> _Exercise aim_: Output, word for word, every line from the start of the listing down to and including the line that contains "ejector_h = 0.2; // [0.1:0.05:0.4]"; include nothing else.

───── Dataset excerpt

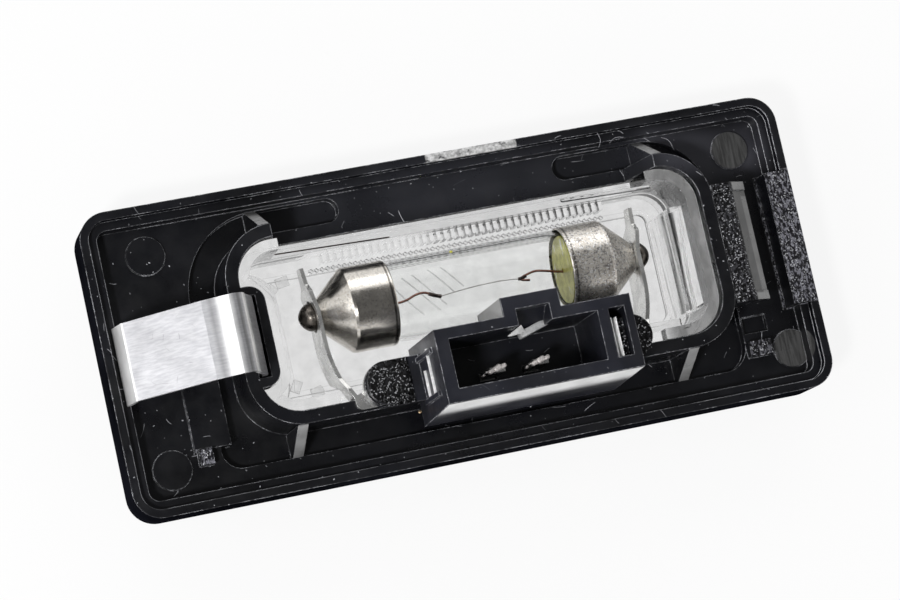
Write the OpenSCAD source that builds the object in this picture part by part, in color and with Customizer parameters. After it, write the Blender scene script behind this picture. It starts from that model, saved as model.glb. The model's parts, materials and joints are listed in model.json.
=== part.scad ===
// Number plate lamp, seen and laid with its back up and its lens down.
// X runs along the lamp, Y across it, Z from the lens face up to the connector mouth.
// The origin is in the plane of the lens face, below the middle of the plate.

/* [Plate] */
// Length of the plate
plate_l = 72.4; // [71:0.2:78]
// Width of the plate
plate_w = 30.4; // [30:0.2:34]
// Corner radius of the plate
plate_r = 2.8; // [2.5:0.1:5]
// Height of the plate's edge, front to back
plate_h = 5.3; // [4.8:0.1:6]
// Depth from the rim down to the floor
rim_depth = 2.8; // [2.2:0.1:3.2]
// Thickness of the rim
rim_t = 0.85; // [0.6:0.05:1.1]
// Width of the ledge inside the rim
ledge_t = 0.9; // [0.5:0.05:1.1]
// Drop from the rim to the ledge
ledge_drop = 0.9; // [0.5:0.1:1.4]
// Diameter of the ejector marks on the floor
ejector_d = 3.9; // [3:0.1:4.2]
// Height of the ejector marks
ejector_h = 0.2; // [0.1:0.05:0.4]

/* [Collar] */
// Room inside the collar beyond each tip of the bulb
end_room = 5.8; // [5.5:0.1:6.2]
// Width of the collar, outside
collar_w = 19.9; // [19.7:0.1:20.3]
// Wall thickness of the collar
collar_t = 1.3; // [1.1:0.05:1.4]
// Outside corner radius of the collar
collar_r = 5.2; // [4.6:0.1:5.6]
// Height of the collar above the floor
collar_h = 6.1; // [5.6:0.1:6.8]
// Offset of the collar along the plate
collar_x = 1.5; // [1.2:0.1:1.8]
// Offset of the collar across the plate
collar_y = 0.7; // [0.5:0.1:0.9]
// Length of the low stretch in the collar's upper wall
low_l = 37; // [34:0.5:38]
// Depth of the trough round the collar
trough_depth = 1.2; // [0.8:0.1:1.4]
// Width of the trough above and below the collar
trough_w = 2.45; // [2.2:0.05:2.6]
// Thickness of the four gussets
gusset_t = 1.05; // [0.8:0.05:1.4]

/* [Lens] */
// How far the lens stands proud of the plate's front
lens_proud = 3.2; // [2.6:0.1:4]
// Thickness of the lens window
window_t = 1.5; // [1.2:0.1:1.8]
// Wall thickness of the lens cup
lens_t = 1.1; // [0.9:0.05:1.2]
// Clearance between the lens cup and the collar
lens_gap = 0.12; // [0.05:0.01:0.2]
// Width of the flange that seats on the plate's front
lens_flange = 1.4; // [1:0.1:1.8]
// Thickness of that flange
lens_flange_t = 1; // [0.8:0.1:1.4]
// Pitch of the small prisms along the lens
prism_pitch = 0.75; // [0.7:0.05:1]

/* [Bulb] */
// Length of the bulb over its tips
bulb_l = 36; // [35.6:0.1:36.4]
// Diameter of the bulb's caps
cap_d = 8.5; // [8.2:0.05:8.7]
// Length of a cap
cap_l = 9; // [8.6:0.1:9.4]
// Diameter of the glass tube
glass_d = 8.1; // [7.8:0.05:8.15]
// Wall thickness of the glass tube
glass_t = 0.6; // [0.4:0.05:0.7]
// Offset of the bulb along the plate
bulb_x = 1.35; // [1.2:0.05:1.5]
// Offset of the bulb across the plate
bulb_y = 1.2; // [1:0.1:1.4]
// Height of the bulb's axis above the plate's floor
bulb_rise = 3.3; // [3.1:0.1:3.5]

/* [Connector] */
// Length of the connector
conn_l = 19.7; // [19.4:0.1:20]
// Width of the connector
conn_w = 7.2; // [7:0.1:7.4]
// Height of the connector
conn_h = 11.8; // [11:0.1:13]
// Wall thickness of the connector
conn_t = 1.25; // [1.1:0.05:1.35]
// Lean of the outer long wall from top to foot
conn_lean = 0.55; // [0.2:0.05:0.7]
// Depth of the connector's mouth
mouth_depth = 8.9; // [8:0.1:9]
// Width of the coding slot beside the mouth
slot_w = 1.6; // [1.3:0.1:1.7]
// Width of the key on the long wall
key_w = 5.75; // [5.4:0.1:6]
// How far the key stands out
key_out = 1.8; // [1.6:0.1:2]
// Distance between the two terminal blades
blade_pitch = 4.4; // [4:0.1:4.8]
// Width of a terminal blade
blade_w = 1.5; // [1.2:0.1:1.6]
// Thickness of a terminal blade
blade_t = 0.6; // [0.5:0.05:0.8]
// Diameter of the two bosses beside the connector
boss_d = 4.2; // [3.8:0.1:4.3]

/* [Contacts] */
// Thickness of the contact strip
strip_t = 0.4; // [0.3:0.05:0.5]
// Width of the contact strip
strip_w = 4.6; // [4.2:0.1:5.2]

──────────

> _Response to this task_:
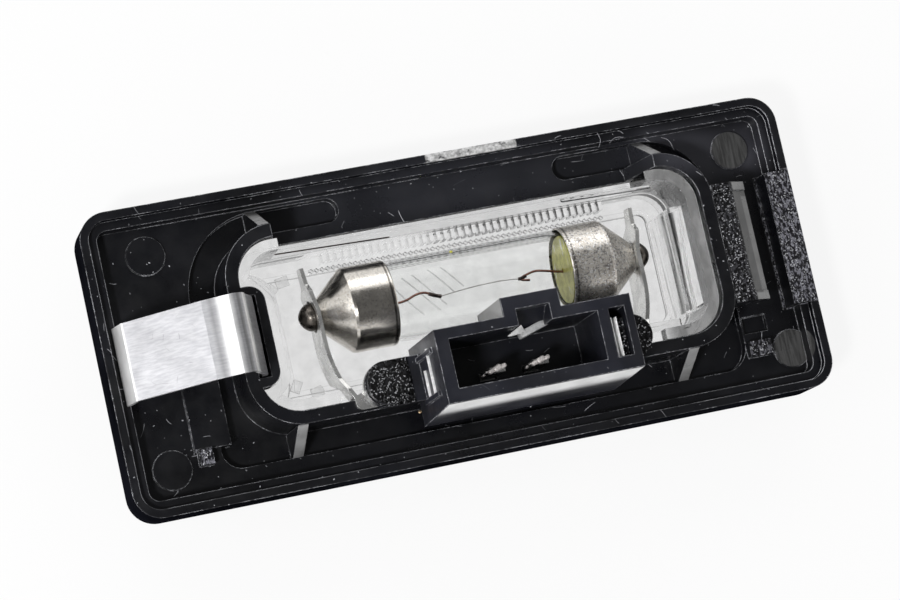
Write the OpenSCAD source that builds the object in this picture part by part, in color and with Customizer parameters. After it, write the Blender scene script behind this picture. It starts from that model, saved as model.glb. The model's parts, materials and joints are listed in model.json.
=== part.scad ===
// Number plate lamp, seen and laid with its back up and its lens down.
// X runs along the lamp, Y across it, Z from the lens face up to the connector mouth.
// The origin is in the plane of the lens face, below the middle of the plate.

/* [Plate] */
// Length of the plate
plate_l = 72.4; // [71:0.2:78]
// Width of the plate
plate_w = 30.4; // [30:0.2:34]
// Corner radius of the plate
plate_r = 2.8; // [2.5:0.1:5]
// Height of the plate's edge, front to back
plate_h = 5.3; // [4.8:0.1:6]
// Depth from the rim down to the floor
rim_depth = 2.8; // [2.2:0.1:3.2]
// Thickness of the rim
rim_t = 0.85; // [0.6:0.05:1.1]
// Width of the ledge inside the rim
ledge_t = 0.9; // [0.5:0.05:1.1]
// Drop from the rim to the ledge
ledge_drop = 0.9; // [0.5:0.1:1.4]
// Diameter of the ejector marks on the floor
ejector_d = 3.9; // [3:0.1:4.2]
// Height of the ejector marks
ejector_h = 0.2; // [0.1:0.05:0.4]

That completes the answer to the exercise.